На слове «должен» он сделал ударение, и нетрудно было уяснить себе, как много скрывалось за этим требовательным «должен». В эту минуту я подумал, что Седов - не только друг Николая Васильевича, не только главная тема писателя Пинегина, но и дело его жизни, которое он будет продолжать до самой смерти, как Седов.
Я листаю старый, 1940 года, журнал «Звезда». В двух номерах его - десятом и одиннадцатом - идёт «Георгий Седов» Н. Пинегина.
Это, верно, и есть тот «Седов в полный рост», о котором Николай Васильевич говорил за год до этого, сидя со мной рядом и почти машинально листая редактируемую рукопись «Советского Заполярья».

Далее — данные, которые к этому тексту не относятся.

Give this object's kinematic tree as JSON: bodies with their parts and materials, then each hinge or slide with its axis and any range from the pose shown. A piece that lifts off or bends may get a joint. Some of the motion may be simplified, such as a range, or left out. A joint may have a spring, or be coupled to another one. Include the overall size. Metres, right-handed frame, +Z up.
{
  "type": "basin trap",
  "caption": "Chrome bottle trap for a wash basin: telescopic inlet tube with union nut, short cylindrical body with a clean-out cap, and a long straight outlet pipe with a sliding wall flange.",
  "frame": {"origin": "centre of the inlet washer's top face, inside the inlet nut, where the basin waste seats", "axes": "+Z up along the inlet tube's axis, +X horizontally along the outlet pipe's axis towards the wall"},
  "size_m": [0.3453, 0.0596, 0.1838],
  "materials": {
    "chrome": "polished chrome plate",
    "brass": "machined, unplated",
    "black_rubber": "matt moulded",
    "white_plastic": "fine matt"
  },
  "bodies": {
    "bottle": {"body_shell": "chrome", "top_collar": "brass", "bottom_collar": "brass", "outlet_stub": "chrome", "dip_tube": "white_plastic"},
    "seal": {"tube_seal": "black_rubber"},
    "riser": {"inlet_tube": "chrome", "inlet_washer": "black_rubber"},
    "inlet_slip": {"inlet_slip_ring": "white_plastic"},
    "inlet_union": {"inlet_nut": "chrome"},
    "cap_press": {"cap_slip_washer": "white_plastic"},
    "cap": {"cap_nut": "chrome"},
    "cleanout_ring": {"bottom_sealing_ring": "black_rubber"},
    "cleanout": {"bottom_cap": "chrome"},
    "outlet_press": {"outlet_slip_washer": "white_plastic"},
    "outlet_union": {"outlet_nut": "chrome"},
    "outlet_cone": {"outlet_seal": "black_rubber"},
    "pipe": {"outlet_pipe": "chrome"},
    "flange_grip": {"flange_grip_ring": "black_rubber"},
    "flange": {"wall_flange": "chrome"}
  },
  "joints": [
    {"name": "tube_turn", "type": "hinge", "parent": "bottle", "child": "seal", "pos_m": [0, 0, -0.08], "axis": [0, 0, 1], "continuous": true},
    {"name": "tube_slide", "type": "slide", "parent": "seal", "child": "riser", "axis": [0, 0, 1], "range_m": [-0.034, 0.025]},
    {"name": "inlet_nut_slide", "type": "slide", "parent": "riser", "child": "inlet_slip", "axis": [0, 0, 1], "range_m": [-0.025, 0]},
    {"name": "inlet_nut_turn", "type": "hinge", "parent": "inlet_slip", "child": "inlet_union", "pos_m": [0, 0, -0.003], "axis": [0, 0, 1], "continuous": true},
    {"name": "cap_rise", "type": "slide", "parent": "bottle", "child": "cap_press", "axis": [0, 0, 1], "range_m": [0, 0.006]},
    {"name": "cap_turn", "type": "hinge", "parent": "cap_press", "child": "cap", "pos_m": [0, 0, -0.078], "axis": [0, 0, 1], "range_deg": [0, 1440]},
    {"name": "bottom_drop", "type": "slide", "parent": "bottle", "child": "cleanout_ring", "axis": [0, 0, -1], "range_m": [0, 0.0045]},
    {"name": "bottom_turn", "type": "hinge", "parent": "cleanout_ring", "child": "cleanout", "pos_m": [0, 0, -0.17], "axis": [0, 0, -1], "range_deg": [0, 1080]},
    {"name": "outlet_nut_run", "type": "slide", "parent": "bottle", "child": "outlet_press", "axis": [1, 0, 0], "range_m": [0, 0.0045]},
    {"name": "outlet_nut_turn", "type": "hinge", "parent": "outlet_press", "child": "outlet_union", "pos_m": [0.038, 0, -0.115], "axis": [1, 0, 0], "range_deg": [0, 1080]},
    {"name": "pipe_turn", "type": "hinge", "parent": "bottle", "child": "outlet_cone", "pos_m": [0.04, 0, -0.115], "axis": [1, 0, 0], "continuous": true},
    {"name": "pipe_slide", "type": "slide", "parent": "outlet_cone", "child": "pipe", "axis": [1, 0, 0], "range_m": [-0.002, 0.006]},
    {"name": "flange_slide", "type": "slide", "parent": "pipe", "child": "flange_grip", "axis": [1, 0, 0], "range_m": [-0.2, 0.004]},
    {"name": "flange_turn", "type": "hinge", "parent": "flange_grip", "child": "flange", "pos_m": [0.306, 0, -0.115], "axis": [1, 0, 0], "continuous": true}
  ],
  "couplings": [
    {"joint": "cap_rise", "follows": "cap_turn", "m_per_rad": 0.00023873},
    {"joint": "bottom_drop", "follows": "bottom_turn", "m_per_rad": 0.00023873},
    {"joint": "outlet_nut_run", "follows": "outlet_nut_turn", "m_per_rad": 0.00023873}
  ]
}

Под последними строками «Георгия Седова» в номере одиннадцатом «Звезды» значится: «Конец первой книги». Увы, вторая книга не была закончена Пинегиным. В том же номере журнала, в котором кончалась первая глава «Георгия Седова», помещена статья В. Каверина «Памяти Пинегина». Это некролог. В 1940 году автор «Георгия Седова» умер, так и не дописав дорогой ему портрет.

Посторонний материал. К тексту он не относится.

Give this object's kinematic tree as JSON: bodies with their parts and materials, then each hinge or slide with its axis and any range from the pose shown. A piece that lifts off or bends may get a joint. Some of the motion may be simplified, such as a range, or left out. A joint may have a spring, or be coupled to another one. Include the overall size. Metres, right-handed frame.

Но у него были друзья, верные друзья, столь же преданные общему делу освоения Севера, как и он сам. И один из них - профессор В.Ю. Визе - дописал портрет Седова. По оставшимся в литературном наследии Пинегина материалам, по наброскам и нескольким законченным главам, заполняя пробелы материалом, почерпнутым из предыдущих книг Пинегина, Визе создал вторую часть книги «Георгий Седов», которая полностью была напечатана в 1953 году. Эта книга - памятник одновременно и Седову и Пинегину, оставшимся неразлучными и после смерти.
Пинегин любил Архангельск и хорошо говорил о нём. В своих книгах он посвятил ему много отличнейших страниц. Невозможно забыть яркое и берущее за душу описание аукциона, устроенного в Архангельске для распродажи имущества экспедиции Седова и личных вещей Георгия Яковлевича для покрытия задолженности одному из архангельских купцов-толстосумов. Этот трагический и мерзкий аукцион описан Пинегиным с потрясающей силой.

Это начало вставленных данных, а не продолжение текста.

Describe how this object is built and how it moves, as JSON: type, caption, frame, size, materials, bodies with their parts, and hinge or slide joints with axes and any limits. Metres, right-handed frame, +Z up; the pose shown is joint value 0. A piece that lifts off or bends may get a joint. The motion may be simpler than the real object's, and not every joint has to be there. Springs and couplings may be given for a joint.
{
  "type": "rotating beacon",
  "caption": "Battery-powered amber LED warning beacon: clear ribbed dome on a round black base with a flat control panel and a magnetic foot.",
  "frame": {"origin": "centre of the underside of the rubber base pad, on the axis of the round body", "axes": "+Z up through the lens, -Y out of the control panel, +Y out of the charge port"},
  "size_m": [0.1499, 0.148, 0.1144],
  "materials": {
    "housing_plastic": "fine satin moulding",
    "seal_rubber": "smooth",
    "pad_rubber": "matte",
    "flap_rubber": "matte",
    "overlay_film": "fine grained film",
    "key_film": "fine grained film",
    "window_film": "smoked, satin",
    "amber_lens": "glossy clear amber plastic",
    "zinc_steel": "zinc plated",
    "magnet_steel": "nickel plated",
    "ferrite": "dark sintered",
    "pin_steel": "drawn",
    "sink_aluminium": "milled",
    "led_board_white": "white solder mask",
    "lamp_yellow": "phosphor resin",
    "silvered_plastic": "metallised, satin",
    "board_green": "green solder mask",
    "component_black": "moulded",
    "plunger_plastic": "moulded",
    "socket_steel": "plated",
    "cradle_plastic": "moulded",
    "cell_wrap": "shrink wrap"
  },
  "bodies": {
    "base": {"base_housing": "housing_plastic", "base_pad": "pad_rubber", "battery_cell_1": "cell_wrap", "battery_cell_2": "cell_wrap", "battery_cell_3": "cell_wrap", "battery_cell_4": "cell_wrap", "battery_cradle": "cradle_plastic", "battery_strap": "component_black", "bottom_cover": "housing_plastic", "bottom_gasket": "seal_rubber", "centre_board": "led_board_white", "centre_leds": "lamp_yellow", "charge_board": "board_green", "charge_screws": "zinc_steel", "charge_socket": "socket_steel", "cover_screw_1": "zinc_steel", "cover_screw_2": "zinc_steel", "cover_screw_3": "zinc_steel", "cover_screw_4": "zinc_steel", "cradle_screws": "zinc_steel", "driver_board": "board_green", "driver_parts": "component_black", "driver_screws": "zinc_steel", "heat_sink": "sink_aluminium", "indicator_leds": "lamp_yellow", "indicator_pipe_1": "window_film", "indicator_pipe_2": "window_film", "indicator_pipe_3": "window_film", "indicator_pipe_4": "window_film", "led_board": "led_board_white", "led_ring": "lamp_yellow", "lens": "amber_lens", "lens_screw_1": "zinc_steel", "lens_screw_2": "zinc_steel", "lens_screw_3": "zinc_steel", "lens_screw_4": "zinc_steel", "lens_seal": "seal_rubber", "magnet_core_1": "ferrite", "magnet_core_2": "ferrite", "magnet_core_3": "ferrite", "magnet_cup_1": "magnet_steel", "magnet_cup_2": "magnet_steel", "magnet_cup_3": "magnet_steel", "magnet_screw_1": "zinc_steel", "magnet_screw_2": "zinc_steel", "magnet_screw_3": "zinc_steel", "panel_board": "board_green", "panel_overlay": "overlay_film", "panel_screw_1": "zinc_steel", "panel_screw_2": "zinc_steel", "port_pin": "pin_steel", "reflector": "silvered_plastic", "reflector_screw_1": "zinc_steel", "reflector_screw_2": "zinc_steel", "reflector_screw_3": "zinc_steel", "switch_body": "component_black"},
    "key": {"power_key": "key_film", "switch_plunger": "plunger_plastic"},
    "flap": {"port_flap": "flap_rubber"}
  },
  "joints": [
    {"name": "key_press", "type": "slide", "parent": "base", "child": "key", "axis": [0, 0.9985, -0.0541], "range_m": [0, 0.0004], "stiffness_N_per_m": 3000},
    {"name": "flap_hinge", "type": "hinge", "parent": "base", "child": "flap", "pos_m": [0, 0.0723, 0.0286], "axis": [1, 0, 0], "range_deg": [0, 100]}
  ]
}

Николай Васильевич бывал и живал в Архангельске в тысяча девятьсот восьмом, девятом, десятом, двенадцатом и четырнадцатом годах. Отсюда же уходил он и в свои многочисленные арктические экспедиции.
Мне приятно думать, что этот отважный и многосторонне талантливый человек был привержен милому мне Архангельску.
СУДЬБА КОРАБЛЯ
Ещё несколько страниц о капитанах. Русский Север всегда был богат отважными мореходцами. Кораблевождение, как и кораблестроение, было среди поморов делом тонко знаемым и весьма почитаемым. Поморы знали море, как родной дом, знали ветры, течения, снег, лёд, береговые знаки, погодные режимы и приметы, знали и морской и корабельный обиход, строили с высоким уменьем крепкие, ходкие корабли и водили их в океанские просторы, в злые льды Ледовитого океана с древних времен.